Molinari, like every golfer on the circuit in the last two decades, will not have a better chance to win a major championship than when Woods is not playing. But the Italian refuses to believe that his old Ryder Cup foe will remain stuck on 14.
"One thing is for sure, you can see in the way he works that he still has the desire to win golf tournaments and especially to win majors. If his fitness and health will support him, he can definitely do it. Before the injury, he went through a difficult patch at the majors but he's the best that's ever walked the golf course so I would be surprised if he didn't win any more majors in his career."
As for his own chances at major championships, he adds: "It's hard to know. If you look at the guys who have won them there are all different kinds of stories; there are guys who have been in contention a few times before winning and guys who have won at their first real chance.

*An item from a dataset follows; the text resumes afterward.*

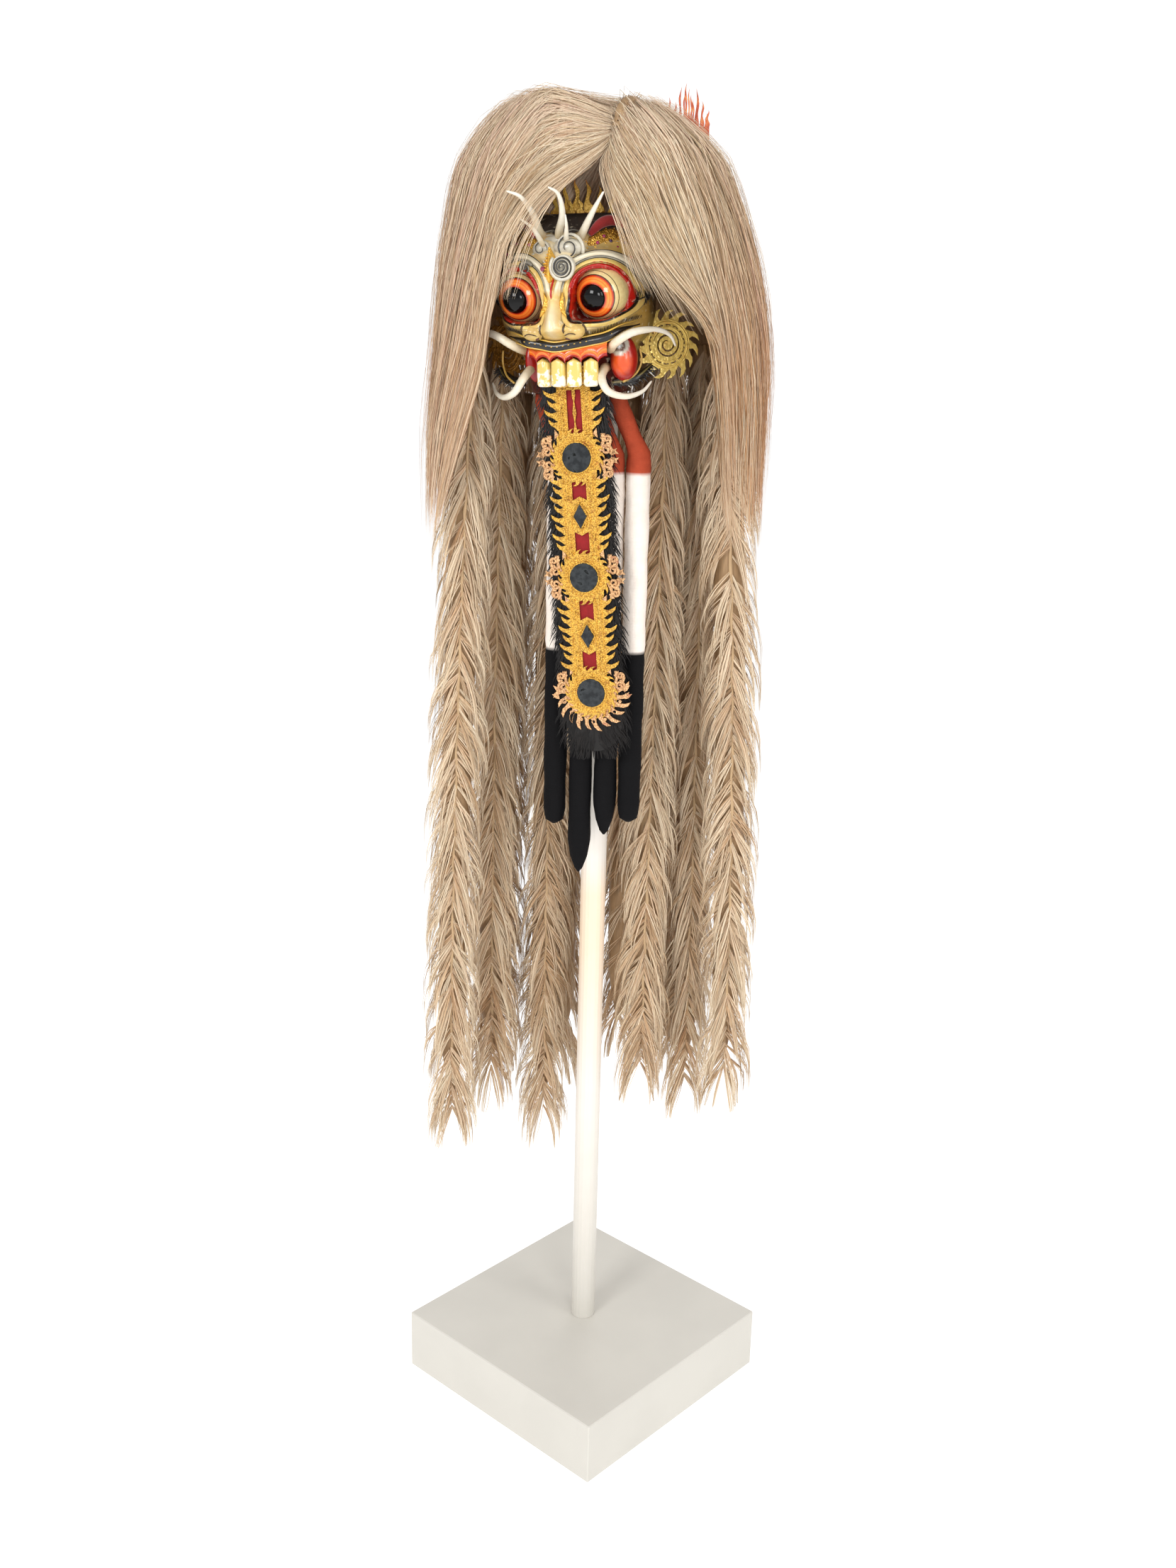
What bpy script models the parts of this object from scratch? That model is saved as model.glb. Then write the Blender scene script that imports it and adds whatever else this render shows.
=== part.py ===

"I don't want to say I will win, but I hope to do well and if I happen to be there on the final day I will do my best to win, if not I will just be happy playing well and getting a good result."
With golf being largely and individual sport, would Molinari give up his two Ryder Cup appearances for major championship glory?
He smiles and exhales heavily. "It's a tough question because it's so hard to compare," he says. "When you're growing up, there are two things you think about: winning majors and playing in - and winning - the Ryder Cup.
"I've been lucky enough to be on two winning two Ryder Cup teams and I don't think I would change that for a major. Hopefully that will come later in my career.
"Off the top of my head I would say no. The two Ryder Cups will live with me forever."
If Molinari does lift a maiden major this year, maybe he should be asked the question once again.